=== PROMPT ===
Return the lines exactly as they stand, from the first of the material through the line containing "TURN_SPREAD = 0.3".

=== MATERIAL PROVIDED ===
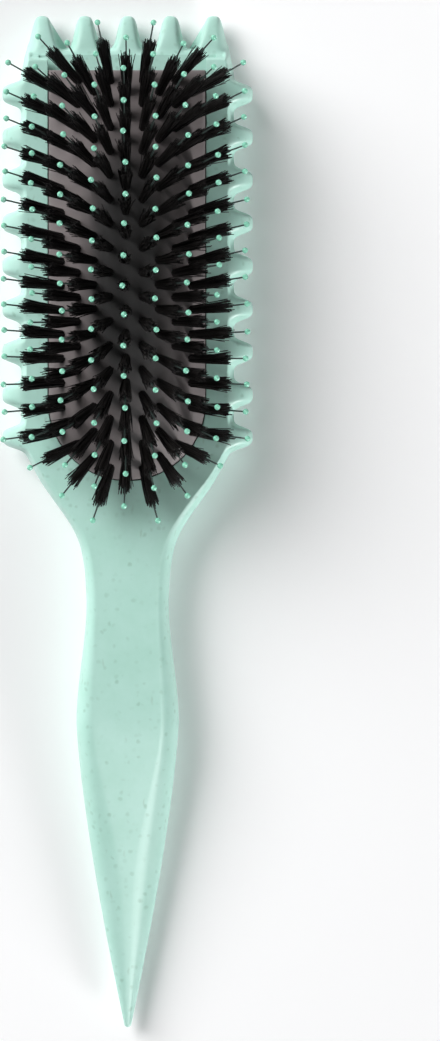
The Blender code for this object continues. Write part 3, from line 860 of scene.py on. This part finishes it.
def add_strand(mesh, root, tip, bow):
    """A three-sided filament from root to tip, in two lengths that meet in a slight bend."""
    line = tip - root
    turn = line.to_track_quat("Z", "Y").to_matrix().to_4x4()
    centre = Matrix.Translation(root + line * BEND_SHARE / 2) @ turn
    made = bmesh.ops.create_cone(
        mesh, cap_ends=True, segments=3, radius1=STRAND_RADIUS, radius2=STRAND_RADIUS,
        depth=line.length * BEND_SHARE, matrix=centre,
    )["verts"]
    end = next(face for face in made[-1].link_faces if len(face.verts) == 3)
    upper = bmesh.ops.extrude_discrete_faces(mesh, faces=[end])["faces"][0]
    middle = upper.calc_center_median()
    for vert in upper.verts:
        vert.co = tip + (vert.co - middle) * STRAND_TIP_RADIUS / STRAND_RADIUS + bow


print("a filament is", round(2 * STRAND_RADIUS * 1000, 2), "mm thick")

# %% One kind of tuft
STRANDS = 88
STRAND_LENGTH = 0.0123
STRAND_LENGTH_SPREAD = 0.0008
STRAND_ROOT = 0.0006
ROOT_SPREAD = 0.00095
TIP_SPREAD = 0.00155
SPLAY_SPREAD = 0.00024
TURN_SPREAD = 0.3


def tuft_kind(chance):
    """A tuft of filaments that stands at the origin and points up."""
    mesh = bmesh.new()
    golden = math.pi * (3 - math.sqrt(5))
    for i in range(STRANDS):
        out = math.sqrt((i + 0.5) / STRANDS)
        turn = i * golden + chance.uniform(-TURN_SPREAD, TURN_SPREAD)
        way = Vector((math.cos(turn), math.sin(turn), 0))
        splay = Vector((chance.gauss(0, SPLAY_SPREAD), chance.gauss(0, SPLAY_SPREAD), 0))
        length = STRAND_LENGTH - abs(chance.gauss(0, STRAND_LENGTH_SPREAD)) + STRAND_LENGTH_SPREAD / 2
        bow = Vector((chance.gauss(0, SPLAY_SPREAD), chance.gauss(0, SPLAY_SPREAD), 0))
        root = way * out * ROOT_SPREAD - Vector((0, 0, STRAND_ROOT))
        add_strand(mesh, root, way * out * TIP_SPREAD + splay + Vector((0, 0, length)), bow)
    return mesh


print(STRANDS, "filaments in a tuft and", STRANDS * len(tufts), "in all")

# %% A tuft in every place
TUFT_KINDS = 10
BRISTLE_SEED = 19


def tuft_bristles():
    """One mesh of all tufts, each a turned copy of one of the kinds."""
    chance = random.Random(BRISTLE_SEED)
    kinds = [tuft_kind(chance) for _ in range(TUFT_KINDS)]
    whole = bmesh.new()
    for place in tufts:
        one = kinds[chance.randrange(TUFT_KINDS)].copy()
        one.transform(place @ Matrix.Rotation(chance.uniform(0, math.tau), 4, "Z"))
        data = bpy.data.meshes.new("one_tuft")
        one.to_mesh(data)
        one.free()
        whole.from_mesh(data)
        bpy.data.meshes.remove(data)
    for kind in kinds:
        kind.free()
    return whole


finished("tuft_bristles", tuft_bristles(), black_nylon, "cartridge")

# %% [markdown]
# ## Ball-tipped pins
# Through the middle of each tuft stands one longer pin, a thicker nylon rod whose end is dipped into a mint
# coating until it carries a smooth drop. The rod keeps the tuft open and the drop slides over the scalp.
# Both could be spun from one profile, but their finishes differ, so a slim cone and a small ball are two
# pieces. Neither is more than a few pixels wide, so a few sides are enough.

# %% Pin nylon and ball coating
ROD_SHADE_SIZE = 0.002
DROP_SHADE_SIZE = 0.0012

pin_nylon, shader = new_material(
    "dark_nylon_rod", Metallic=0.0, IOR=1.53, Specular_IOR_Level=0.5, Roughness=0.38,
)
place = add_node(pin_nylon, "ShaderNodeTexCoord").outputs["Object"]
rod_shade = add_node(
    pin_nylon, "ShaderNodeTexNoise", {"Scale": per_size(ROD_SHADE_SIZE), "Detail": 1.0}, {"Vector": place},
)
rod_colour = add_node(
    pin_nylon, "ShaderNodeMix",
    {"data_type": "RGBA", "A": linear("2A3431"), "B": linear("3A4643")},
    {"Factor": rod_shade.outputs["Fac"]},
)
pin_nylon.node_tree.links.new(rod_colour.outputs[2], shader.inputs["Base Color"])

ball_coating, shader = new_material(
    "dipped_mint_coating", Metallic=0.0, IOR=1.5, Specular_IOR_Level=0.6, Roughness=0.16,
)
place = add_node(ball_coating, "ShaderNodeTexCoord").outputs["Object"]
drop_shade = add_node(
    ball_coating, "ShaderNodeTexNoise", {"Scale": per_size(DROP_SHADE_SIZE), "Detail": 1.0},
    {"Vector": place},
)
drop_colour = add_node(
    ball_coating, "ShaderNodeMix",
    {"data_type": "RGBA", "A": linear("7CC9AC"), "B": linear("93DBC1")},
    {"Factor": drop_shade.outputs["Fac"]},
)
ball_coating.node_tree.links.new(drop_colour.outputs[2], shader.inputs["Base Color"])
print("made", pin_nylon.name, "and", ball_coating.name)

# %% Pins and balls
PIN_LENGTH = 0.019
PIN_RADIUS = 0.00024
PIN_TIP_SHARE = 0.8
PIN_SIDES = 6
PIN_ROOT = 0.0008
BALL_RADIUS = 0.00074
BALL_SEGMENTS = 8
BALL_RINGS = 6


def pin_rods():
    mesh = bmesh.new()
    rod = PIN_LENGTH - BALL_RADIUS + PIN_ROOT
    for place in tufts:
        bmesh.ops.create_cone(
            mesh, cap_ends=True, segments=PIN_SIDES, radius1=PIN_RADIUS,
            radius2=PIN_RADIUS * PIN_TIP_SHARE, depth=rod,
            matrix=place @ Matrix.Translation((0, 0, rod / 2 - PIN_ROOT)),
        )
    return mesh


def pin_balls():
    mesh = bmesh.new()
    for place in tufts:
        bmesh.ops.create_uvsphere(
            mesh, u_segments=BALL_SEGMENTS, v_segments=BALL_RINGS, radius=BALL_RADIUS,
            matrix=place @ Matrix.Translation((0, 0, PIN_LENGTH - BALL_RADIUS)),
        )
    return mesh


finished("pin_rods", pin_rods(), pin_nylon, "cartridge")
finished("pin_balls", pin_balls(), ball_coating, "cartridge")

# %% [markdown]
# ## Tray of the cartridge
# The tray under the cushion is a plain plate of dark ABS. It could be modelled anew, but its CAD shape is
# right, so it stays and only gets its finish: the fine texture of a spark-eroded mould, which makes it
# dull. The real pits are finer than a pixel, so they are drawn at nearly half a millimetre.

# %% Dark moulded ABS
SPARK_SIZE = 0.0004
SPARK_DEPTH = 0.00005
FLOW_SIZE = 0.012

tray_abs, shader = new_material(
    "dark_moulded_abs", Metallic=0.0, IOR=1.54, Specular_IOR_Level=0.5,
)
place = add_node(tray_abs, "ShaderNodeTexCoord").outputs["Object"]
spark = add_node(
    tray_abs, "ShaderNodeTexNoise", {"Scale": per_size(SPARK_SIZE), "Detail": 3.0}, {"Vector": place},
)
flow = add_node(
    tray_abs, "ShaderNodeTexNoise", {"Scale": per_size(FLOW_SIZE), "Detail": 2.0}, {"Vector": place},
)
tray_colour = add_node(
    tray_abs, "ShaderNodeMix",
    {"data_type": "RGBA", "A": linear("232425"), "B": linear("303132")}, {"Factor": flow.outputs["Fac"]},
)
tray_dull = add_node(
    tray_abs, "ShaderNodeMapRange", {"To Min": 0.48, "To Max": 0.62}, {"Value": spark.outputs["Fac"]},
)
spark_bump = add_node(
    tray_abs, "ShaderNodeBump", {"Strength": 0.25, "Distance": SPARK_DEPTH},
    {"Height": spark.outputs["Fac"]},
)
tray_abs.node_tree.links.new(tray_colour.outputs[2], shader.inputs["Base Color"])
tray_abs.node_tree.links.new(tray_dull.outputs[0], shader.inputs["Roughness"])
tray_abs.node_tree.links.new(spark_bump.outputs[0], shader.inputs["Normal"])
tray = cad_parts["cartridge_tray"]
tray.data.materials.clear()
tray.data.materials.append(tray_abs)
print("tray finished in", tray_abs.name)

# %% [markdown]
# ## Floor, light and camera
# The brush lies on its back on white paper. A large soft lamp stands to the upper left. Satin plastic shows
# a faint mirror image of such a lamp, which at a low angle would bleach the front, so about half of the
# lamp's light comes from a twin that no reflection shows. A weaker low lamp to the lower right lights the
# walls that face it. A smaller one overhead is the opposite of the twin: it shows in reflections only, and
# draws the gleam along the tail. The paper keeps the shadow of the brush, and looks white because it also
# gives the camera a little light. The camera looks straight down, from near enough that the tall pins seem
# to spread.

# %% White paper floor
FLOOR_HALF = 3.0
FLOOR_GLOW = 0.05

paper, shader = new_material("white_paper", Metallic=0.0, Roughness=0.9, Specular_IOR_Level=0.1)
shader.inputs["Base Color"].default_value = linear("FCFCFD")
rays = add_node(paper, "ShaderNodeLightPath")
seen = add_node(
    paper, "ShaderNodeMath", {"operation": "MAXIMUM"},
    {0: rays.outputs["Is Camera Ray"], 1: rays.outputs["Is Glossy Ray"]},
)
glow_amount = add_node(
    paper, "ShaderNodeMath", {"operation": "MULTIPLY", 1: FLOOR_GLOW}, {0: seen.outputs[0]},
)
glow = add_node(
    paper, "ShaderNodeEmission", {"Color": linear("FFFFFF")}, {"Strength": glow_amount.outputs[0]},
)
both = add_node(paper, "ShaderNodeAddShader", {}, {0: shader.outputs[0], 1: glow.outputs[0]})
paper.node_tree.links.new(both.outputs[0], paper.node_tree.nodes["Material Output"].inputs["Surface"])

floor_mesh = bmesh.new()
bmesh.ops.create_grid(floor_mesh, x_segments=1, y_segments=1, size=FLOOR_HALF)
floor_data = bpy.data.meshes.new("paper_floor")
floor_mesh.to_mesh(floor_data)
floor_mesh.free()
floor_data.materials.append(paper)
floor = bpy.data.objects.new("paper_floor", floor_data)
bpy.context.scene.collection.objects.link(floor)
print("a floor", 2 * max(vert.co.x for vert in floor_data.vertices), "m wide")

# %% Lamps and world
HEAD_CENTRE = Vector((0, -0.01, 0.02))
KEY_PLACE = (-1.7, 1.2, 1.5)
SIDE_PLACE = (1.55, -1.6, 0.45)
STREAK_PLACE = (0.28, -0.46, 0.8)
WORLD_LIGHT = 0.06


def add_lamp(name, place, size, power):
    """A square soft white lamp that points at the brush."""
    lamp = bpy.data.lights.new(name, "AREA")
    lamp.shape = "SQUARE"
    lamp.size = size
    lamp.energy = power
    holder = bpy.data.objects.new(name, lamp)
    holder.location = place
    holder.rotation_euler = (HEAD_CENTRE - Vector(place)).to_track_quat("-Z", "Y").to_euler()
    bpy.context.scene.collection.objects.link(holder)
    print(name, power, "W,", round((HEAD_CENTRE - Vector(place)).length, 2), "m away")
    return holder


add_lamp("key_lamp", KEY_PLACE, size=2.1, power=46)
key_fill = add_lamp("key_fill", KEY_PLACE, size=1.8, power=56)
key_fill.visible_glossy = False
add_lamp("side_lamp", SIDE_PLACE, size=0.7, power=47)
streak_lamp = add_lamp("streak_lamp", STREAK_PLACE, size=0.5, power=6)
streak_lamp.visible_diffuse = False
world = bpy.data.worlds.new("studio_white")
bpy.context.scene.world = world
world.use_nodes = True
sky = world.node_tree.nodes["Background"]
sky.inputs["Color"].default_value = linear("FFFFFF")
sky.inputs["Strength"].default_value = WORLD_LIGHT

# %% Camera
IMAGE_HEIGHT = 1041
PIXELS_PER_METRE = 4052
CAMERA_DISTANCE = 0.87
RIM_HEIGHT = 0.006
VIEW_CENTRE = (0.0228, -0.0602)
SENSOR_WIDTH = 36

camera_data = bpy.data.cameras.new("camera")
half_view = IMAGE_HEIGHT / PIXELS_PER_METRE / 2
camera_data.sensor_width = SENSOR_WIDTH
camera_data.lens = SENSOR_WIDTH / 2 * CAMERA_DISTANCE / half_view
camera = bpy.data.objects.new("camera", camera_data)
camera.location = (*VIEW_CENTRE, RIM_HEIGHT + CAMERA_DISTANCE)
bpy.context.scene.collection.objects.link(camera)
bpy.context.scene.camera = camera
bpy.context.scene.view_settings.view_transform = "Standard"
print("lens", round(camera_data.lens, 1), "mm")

=== RESPONSE BELOW ===
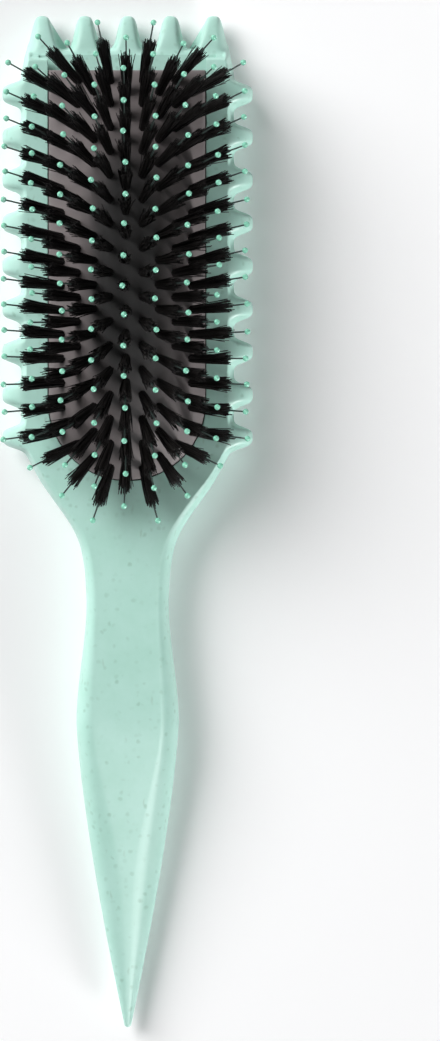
The Blender code for this object continues. Write part 3, from line 860 of scene.py on. This part finishes it.
def add_strand(mesh, root, tip, bow):
    """A three-sided filament from root to tip, in two lengths that meet in a slight bend."""
    line = tip - root
    turn = line.to_track_quat("Z", "Y").to_matrix().to_4x4()
    centre = Matrix.Translation(root + line * BEND_SHARE / 2) @ turn
    made = bmesh.ops.create_cone(
        mesh, cap_ends=True, segments=3, radius1=STRAND_RADIUS, radius2=STRAND_RADIUS,
        depth=line.length * BEND_SHARE, matrix=centre,
    )["verts"]
    end = next(face for face in made[-1].link_faces if len(face.verts) == 3)
    upper = bmesh.ops.extrude_discrete_faces(mesh, faces=[end])["faces"][0]
    middle = upper.calc_center_median()
    for vert in upper.verts:
        vert.co = tip + (vert.co - middle) * STRAND_TIP_RADIUS / STRAND_RADIUS + bow


print("a filament is", round(2 * STRAND_RADIUS * 1000, 2), "mm thick")

# %% One kind of tuft
STRANDS = 88
STRAND_LENGTH = 0.0123
STRAND_LENGTH_SPREAD = 0.0008
STRAND_ROOT = 0.0006
ROOT_SPREAD = 0.00095
TIP_SPREAD = 0.00155
SPLAY_SPREAD = 0.00024
TURN_SPREAD = 0.3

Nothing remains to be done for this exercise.